— DO THIS —
Would you return the complete listing below word for word?

— AVAILABLE DATA —
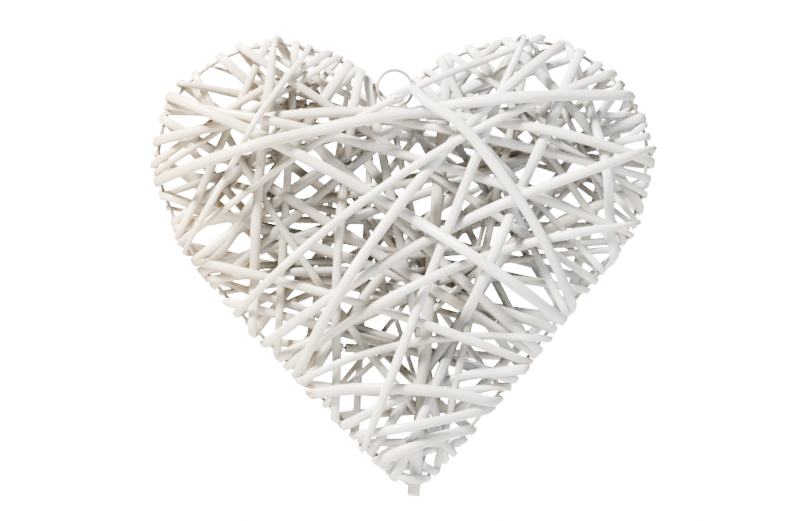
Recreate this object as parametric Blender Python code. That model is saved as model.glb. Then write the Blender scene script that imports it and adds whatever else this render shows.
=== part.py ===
"""Wicker heart: white willow rods wound round a heart of wire, with a wire hanging ring.

The heart hangs upright: X runs across it, Z is up and its front faces -Y.
The origin is the top of the inside of the hanging ring, where a hook bears.
"""
import math

import bpy
import numpy as np

# Driving sizes, in metres
HEART_WIDTH = 0.388
NOTCH_TO_TIP = 0.303
FRAME_WIRE = 0.0030
RING_OUTER = 0.0318
RING_WIRE = 0.0029
RING_TURN = math.radians(17.0)
ROD_THICKNESS = 0.96
GAP = 0.0004

# Make of the wire and the ring: knots round the wire, steps of the curve between two points of
# its outline, and the ring's steps and sides
RIM_KNOTS = 64
CURVE_STEPS = 24
RING_STEPS = 24
RING_SIDES = 6

# Run of a rod: the length between its knots on a pass, how thick it is where it is crushed
# round the wire and at its thin end, how far its end reaches past the wire, the angles of the
# knots round the wire, the stretch of wire in which its last wrap is looked for, in hundredths
# of the way round, and the passes whose end is free, by their number
KNOT_SPACING = 0.048
CRUSHED = 0.52
THIN_END = 0.80
TAIL = 0.0035
WRAP_ANGLES = (30.0, 90.0, 150.0)
TAIL_STATIONS = (34.0, 66.0, 0.25)
FREE_ENDS = {43: 0.006}

# Depth of the body: the middle of the shell of rods from the lowest to the uppermost, and how
# far inside the wire it is at its full swell, with the power of the swell's curve
SHELL = 0.026
DOME_REACH = 0.060
DOME_POWER = 0.6

# Planning of the depths: the depths that a knot may have, in steps, and the levels above its
# lowest that a wrap may have
LEVEL = 0.0015
DEEPEST = -0.006
HIGHEST = 0.050
END_LEVELS = 9

# Costs that are weighed: a millimetre off the wanted depth and a millimetre of bend, both
# squared, a millimetre sunk into another rod, touching one at all, and a millimetre of run on
# the wrong side of one
DEPTH_COST = 0.1
BEND_COST = 0.01
SINK_COST = 1000.0
TOUCH_COST = 5000.0
WRONG_SIDE_COST = 30.0

# Measuring: the step of the samples along a rod, the gap kept in the plan, how near a rod has to
# pass to count, the run beside a wrap in which a rod's own passes don't count, the rest of a
# lift that is let go, how often lifts and plans are worked out again, the most that a wrap is
# lifted, and the reach over which the wire's direction is read, in stations
SAMPLE_STEP = 0.002
PLAN_GAP = 0.0009
NEAR = 0.014
OWN_CLEAR = 0.030
SETTLED = 0.00003
SETTLE_ROUNDS = 14
RAISE_TURNS = 60
LIFT_LIMIT = 0.007
WEAVE_TURNS = 2
DIRECTION_REACH = 0.6

WRAPPED = -1

# The wire's outline from the notch round to the tip and back, in thousandths of the heart's
# width to the right and of its height below the notch
OUTLINE = (
    (0, 0), (49, -60), (115, -115), (172, -141), (233, -154), (294, -157), (348, -144),
    (397, -110), (444, -63), (485, 0), (507, 68), (515, 134), (497, 272), (434, 414),
    (335, 565), (219, 751), (96, 935), (33, 1000), (-74, 874), (-186, 723), (-309, 560),
    (-417, 387), (-475, 225), (-485, 147), (-454, 0), (-360, -110), (-237, -152),
    (-119, -113), (-45, -42),
)

# Every pass of a rod over the front, from the lowest to the uppermost: the stations on the wire
# between which it runs, in hundredths of the way round from the notch, clockwise, its
# thickness and how far it bows upwards, in millimetres
FRONT_PASSES = (
    (51.8, 48.5, 5.6, 8), (52.4, 45.6, 5.6, 0), (67.6, 40.3, 6.4, 0), (69.6, 32.6, 5.2, 11),
    (21.1, 73.7, 5.6, 0), (20.3, 58.2, 4.4, 0), (19.8, 70.4, 6.4, 0), (10.4, 28.4, 4.2, 0),
    (8.8, 25.9, 7.0, 6), (6.3, 29.1, 5.6, 0), (4.9, 27.0, 4.2, 10), (3.0, 25.0, 4.4, 0),
    (4.1, 34.6, 5.6, 0), (2.1, 30.8, 4.8, 0), (85.0, 46.6, 5.2, -12), (81.3, 38.0, 7.0, 0),
    (87.1, 37.7, 7.0, 0), (84.0, 24.0, 6.0, 6), (90.3, 73.2, 5.6, 0), (95.1, 77.7, 4.2, 0),
    (94.4, 78.3, 5.6, 3), (88.6, 31.7, 5.6, 0), (12.9, 29.8, 6.8, 8), (13.7, 51.5, 7.0, 0),
    (97.0, 57.0, 6.4, 8), (55.4, 43.0, 6.4, 0), (56.3, 39.3, 6.8, 8), (91.1, 65.1, 6.8, 6),
    (79.8, 22.9, 6.8, 30), (27.9, 82.3, 6.4, 12), (10.9, 72.5, 4.8, 17), (60.6, 36.9, 5.2, 14),
    (59.2, 42.3, 7.4, 8), (53.0, 44.8, 7.4, 4), (71.1, 38.8, 6.0, 6), (22.2, 63.9, 7.0, 16),
    (54.5, 9.6, 6.4, 0), (61.8, 27.3, 6.0, 22), (82.8, 35.2, 7.4, 12), (93.1, 72.0, 4.4, 3),
    (12.3, 61.0, 7.0, 20), (16.3, 66.7, 5.6, 22), (77.1, 18.2, 7.4, 17), (33.9, 1.6, 7.0, 13),
)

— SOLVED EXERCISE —
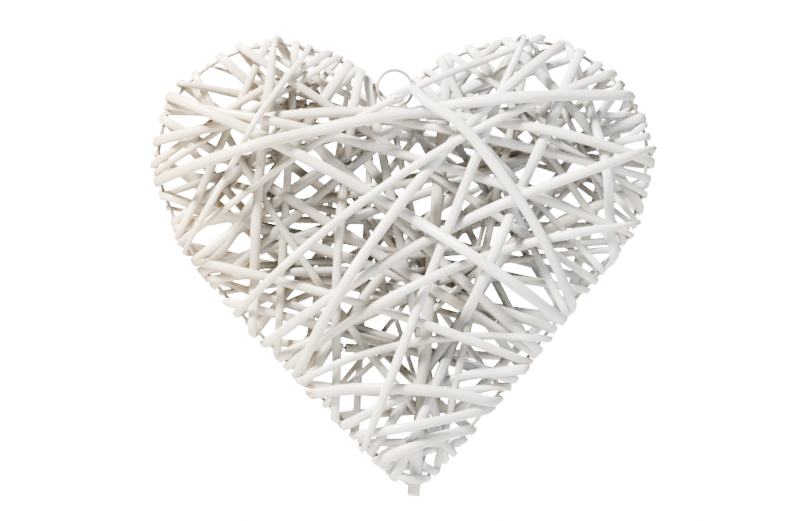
Recreate this object as parametric Blender Python code. That model is saved as model.glb. Then write the Blender scene script that imports it and adds whatever else this render shows.
=== part.py ===
"""Wicker heart: white willow rods wound round a heart of wire, with a wire hanging ring.

The heart hangs upright: X runs across it, Z is up and its front faces -Y.
The origin is the top of the inside of the hanging ring, where a hook bears.
"""
import math

import bpy
import numpy as np

# Driving sizes, in metres
HEART_WIDTH = 0.388
NOTCH_TO_TIP = 0.303
FRAME_WIRE = 0.0030
RING_OUTER = 0.0318
RING_WIRE = 0.0029
RING_TURN = math.radians(17.0)
ROD_THICKNESS = 0.96
GAP = 0.0004

# Make of the wire and the ring: knots round the wire, steps of the curve between two points of
# its outline, and the ring's steps and sides
RIM_KNOTS = 64
CURVE_STEPS = 24
RING_STEPS = 24
RING_SIDES = 6

# Run of a rod: the length between its knots on a pass, how thick it is where it is crushed
# round the wire and at its thin end, how far its end reaches past the wire, the angles of the
# knots round the wire, the stretch of wire in which its last wrap is looked for, in hundredths
# of the way round, and the passes whose end is free, by their number
KNOT_SPACING = 0.048
CRUSHED = 0.52
THIN_END = 0.80
TAIL = 0.0035
WRAP_ANGLES = (30.0, 90.0, 150.0)
TAIL_STATIONS = (34.0, 66.0, 0.25)
FREE_ENDS = {43: 0.006}

# Depth of the body: the middle of the shell of rods from the lowest to the uppermost, and how
# far inside the wire it is at its full swell, with the power of the swell's curve
SHELL = 0.026
DOME_REACH = 0.060
DOME_POWER = 0.6

# Planning of the depths: the depths that a knot may have, in steps, and the levels above its
# lowest that a wrap may have
LEVEL = 0.0015
DEEPEST = -0.006
HIGHEST = 0.050
END_LEVELS = 9

# Costs that are weighed: a millimetre off the wanted depth and a millimetre of bend, both
# squared, a millimetre sunk into another rod, touching one at all, and a millimetre of run on
# the wrong side of one
DEPTH_COST = 0.1
BEND_COST = 0.01
SINK_COST = 1000.0
TOUCH_COST = 5000.0
WRONG_SIDE_COST = 30.0

# Measuring: the step of the samples along a rod, the gap kept in the plan, how near a rod has to
# pass to count, the run beside a wrap in which a rod's own passes don't count, the rest of a
# lift that is let go, how often lifts and plans are worked out again, the most that a wrap is
# lifted, and the reach over which the wire's direction is read, in stations
SAMPLE_STEP = 0.002
PLAN_GAP = 0.0009
NEAR = 0.014
OWN_CLEAR = 0.030
SETTLED = 0.00003
SETTLE_ROUNDS = 14
RAISE_TURNS = 60
LIFT_LIMIT = 0.007
WEAVE_TURNS = 2
DIRECTION_REACH = 0.6

WRAPPED = -1

# The wire's outline from the notch round to the tip and back, in thousandths of the heart's
# width to the right and of its height below the notch
OUTLINE = (
    (0, 0), (49, -60), (115, -115), (172, -141), (233, -154), (294, -157), (348, -144),
    (397, -110), (444, -63), (485, 0), (507, 68), (515, 134), (497, 272), (434, 414),
    (335, 565), (219, 751), (96, 935), (33, 1000), (-74, 874), (-186, 723), (-309, 560),
    (-417, 387), (-475, 225), (-485, 147), (-454, 0), (-360, -110), (-237, -152),
    (-119, -113), (-45, -42),
)

# Every pass of a rod over the front, from the lowest to the uppermost: the stations on the wire
# between which it runs, in hundredths of the way round from the notch, clockwise, its
# thickness and how far it bows upwards, in millimetres
FRONT_PASSES = (
    (51.8, 48.5, 5.6, 8), (52.4, 45.6, 5.6, 0), (67.6, 40.3, 6.4, 0), (69.6, 32.6, 5.2, 11),
    (21.1, 73.7, 5.6, 0), (20.3, 58.2, 4.4, 0), (19.8, 70.4, 6.4, 0), (10.4, 28.4, 4.2, 0),
    (8.8, 25.9, 7.0, 6), (6.3, 29.1, 5.6, 0), (4.9, 27.0, 4.2, 10), (3.0, 25.0, 4.4, 0),
    (4.1, 34.6, 5.6, 0), (2.1, 30.8, 4.8, 0), (85.0, 46.6, 5.2, -12), (81.3, 38.0, 7.0, 0),
    (87.1, 37.7, 7.0, 0), (84.0, 24.0, 6.0, 6), (90.3, 73.2, 5.6, 0), (95.1, 77.7, 4.2, 0),
    (94.4, 78.3, 5.6, 3), (88.6, 31.7, 5.6, 0), (12.9, 29.8, 6.8, 8), (13.7, 51.5, 7.0, 0),
    (97.0, 57.0, 6.4, 8), (55.4, 43.0, 6.4, 0), (56.3, 39.3, 6.8, 8), (91.1, 65.1, 6.8, 6),
    (79.8, 22.9, 6.8, 30), (27.9, 82.3, 6.4, 12), (10.9, 72.5, 4.8, 17), (60.6, 36.9, 5.2, 14),
    (59.2, 42.3, 7.4, 8), (53.0, 44.8, 7.4, 4), (71.1, 38.8, 6.0, 6), (22.2, 63.9, 7.0, 16),
    (54.5, 9.6, 6.4, 0), (61.8, 27.3, 6.0, 22), (82.8, 35.2, 7.4, 12), (93.1, 72.0, 4.4, 3),
    (12.3, 61.0, 7.0, 20), (16.3, 66.7, 5.6, 22), (77.1, 18.2, 7.4, 17), (33.9, 1.6, 7.0, 13),
)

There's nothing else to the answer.